Some brands may be forced to find ways to reduce their reliance on China. Growth in luxury sales there this year is forecast to slow to the mid-single-digits, compared with 12% in 2023, according to a report from Bain & Co., a consulting firm. But that growth will be driven by high-net-worth individuals, or those with investable assets of more than 10 million yuan ($1.4 million).
Some luxury labels have bucked the slowing trend. Prada SpA, which owns the brand Miu Miu, saw retail sales rise 32% in the Asia-Pacific region, excluding Japan, in the fourth quarter. Earlier this month, Andrea Guerra, the Italian group’s CEO, said he was satisfied with trends in January and February. Hermes International SCA also saw double-digit growth rates in the fourth quarter.
In uncertain times, Chinese consumers tend to prefer luxury items that are more likely to maintain their value over time, said Bruno Lannes, a co-author of the Bain report.
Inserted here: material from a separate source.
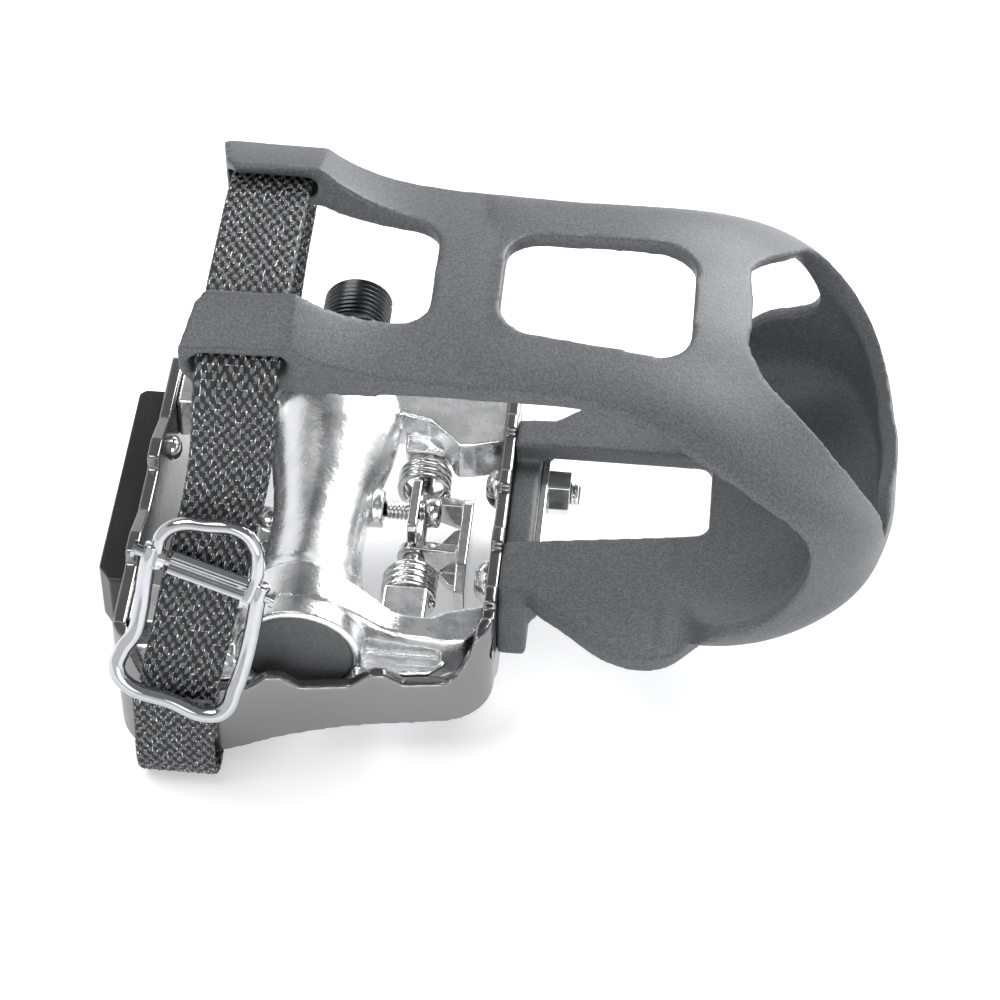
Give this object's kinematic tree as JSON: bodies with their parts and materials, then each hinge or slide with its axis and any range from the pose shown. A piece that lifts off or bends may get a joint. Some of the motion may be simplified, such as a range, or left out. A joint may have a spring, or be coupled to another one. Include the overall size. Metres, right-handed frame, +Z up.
{
  "type": "bicycle pedal",
  "caption": "Right-hand bicycle pedal: cast body in a black toothed cage, dark plastic toe clip with strap and chrome buckle, clipless claws below, 9/16 in axle",
  "frame": {"origin": "On the axle, at the shoulder that seats on the crank arm", "axes": "+X to the toe, +Y inboard along the axle to the crank, +Z up out of the toe clip's side"},
  "size_m": [0.1515, 0.1169, 0.1],
  "materials": {
    "cast": "polished casting",
    "black_steel": "black gloss",
    "steel": "bright plated",
    "dark_steel": "dark hardened",
    "bearing_chrome": "ground",
    "chrome": "chrome plated",
    "clip_plastic": "fine grain",
    "black_plastic": "satin",
    "reflector": "amber prismatic",
    "seal_rubber": "matt",
    "webbing": "woven nylon"
  },
  "bodies": {
    "pedal": {"body": "cast", "cage": "black_steel", "cage_screws": "steel", "toe_clip": "clip_plastic", "clip_bolts": "steel", "clip_nuts": "steel", "clip_backing_plate": "steel", "reflector_housing": "black_plastic", "reflector_lens": "reflector", "reflector_screws": "steel", "spindle_seal": "seal_rubber", "inner_cup": "dark_steel", "inner_balls": "bearing_chrome", "outer_cup": "dark_steel", "outer_balls": "bearing_chrome", "dust_cap": "black_plastic", "strap": "webbing", "buckle_frame": "chrome", "buckle_pin": "chrome", "buckle_spring": "steel", "binding_pin": "steel", "binding_springs": "steel", "fixed_claw": "steel", "fixed_claw_screws": "steel"},
    "axle": {"spindle": "dark_steel", "outer_cone": "dark_steel", "lock_washer": "dark_steel", "locknut": "dark_steel"},
    "claw": {"binding_claw": "steel"},
    "lever": {"buckle_lever": "chrome"},
    "roller": {"buckle_roller": "chrome"},
    "tensioner": {"tension_screw": "dark_steel"},
    "tension_slide": {"tension_plate": "steel"}
  },
  "joints": [
    {"name": "axle_spin", "type": "hinge", "parent": "pedal", "child": "axle", "pos_m": [0, 0, 0], "axis": [0, 1, 0], "continuous": true},
    {"name": "claw_hinge", "type": "hinge", "parent": "pedal", "child": "claw", "pos_m": [0.0185, -0.047, -0.008], "axis": [0, -1, 0], "range_deg": [0, 14], "stiffness_Nm_per_rad": 1.5},
    {"name": "lever_hinge", "type": "hinge", "parent": "pedal", "child": "lever", "pos_m": [-0.01526, -0.09018, 0.02877], "axis": [0.9563, -0.1395, -0.257], "range_deg": [0, 60], "stiffness_Nm_per_rad": 0.02},
    {"name": "roller_spin", "type": "hinge", "parent": "pedal", "child": "roller", "pos_m": [-0.01526, -0.09018, 0.02877], "axis": [0.9563, -0.1395, -0.257], "continuous": true},
    {"name": "tension_turn", "type": "hinge", "parent": "pedal", "child": "tensioner", "pos_m": [0.012, -0.044, -0.0013], "axis": [1, 0, 0], "range_deg": [0, 360]},
    {"name": "tension_travel", "type": "slide", "parent": "pedal", "child": "tension_slide", "axis": [1, 0, 0], "range_m": [0, 0.0008]}
  ],
  "couplings": [
    {"joint": "tension_travel", "follows": "tension_turn", "m_per_rad": 0.00012732}
  ]
}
That’s why brands with those products fared better than those rolling out seasonal goods, he said.
American cosmetics giant Estee Lauder Cos., which owns labels including La Mer and Tom Ford, is continuing to bet big on China because of its long-term growth prospects and to avoid ceding ground to local upstarts. The volatility will eventually ease as the expansion of the Chinese middle class keeps pushing per capita consumption higher over time. “That trend is not changing,” CEO Fabrizio Freda said at a UBS conference in New York this month.
Some luxury brands, however, are reconsidering their Asia strategy to look beyond China for future growth, said Angelito Perez Tan, Jr., co-founder and CEO of RTG Group Asia, which operates businesses including a luxury consultancy. India, Southeast Asia and the Middle East are seen as having great potential in the longer term, he said.
“Executives have looked at it more holistically in terms of that there’s more to Asia than just China,” said Tan. “Luxury brands in general have realized that some of them were too reliant on the Chinese consumer. They realized that they can’t put all their eggs into one basket anymore.”